DSI Resident Faculty and Assistant Professor of Geography and Spatial Sciences, Pinki Mondal, has created a new open data platform (https://www.centralindia-datacollab.org/) supported by her DSI seed grant. She shares some details below.

I have been working in the Central Indian landscape for over a decade now. This landscape hosts several protected areas/tiger reserves, and yet is highly human-modified through intense agricultural practices and infrastructure development. Back in 2012, 6 researchers (including myself) started brainstorming how we can bring together different stakeholders working/living in this landscape. As a result, I became one of the founder-members of the Network for Conserving Central India (NCCI), which is a network of researchers, policy makers at government agencies, landscape managers, and community workers. The primary objectives of NCCI are: (i) to provide a platform (via biennial symposium, listserv, virtual groups) for researchers and policymakers to share ongoing work and generalized knowledge, and (ii) to foster interdisciplinary research and policy collaboration to conserve biodiversity, improve livelihoods, and support sustainable development in CIL.

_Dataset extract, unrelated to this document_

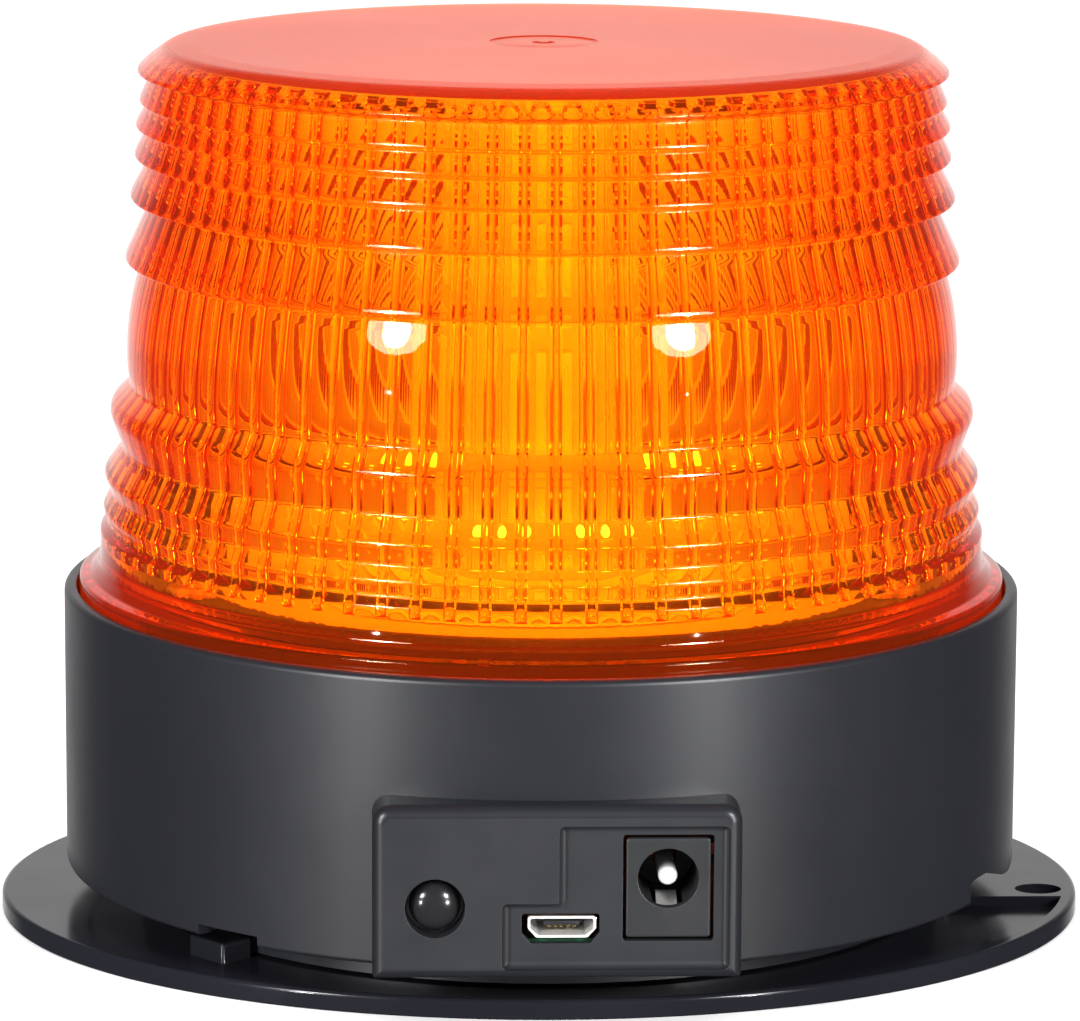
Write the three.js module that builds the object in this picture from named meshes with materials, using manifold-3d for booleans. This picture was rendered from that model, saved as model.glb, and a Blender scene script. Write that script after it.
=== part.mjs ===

With the DSI seed grant my objective was to create an open data platform dedicated for the central Indian landscape (CIL) community, and to measure the effectiveness of such a platform in enhancing interdisciplinary research and international collaboration. This data need was identified through an anonymous survey in 2019 at our 3rd symposium. Lack of open data access was identified as one of the limiting factors by many, but mainly by students and NGOs. That’s when I decided to develop a data portal for this community. It was exciting because this project addresses two of the NSF Big Ideas: (1) “Harnessing the Data Revolution (HDR)” by developing a research data infrastructure that will support current research need through visualization, data access, and creating innovative educational pathways for next-generation data scientists, and (2) “Growing Convergent Research” by facilitating basic research in physical sciences, biological sciences, and social and behavioral sciences.

In 2019, I recruited a UD undergraduate student (Justin Czech, since graduated) who was responsible for developing a simple and easily accessible data platform. The seed grant also paid for the domain. I just launched this data platform at the 4th Central Indian Landscape Symposium on January 30 (virtually). I am hoping the datasets currently hosted at the website (from my own work) would encourage the CIL community members to share their datasets more widely with the entire community, so that the policymakers can use up-to-date science to inform policies. Unlike the other existing large-scale data platforms, this website will address data needs of a targeted community of researchers and policymakers who work in this particular landscape in order to realize a focused conservation and development effort.

The CIL community and I are grateful for the DSI seed grant that made this platform possible.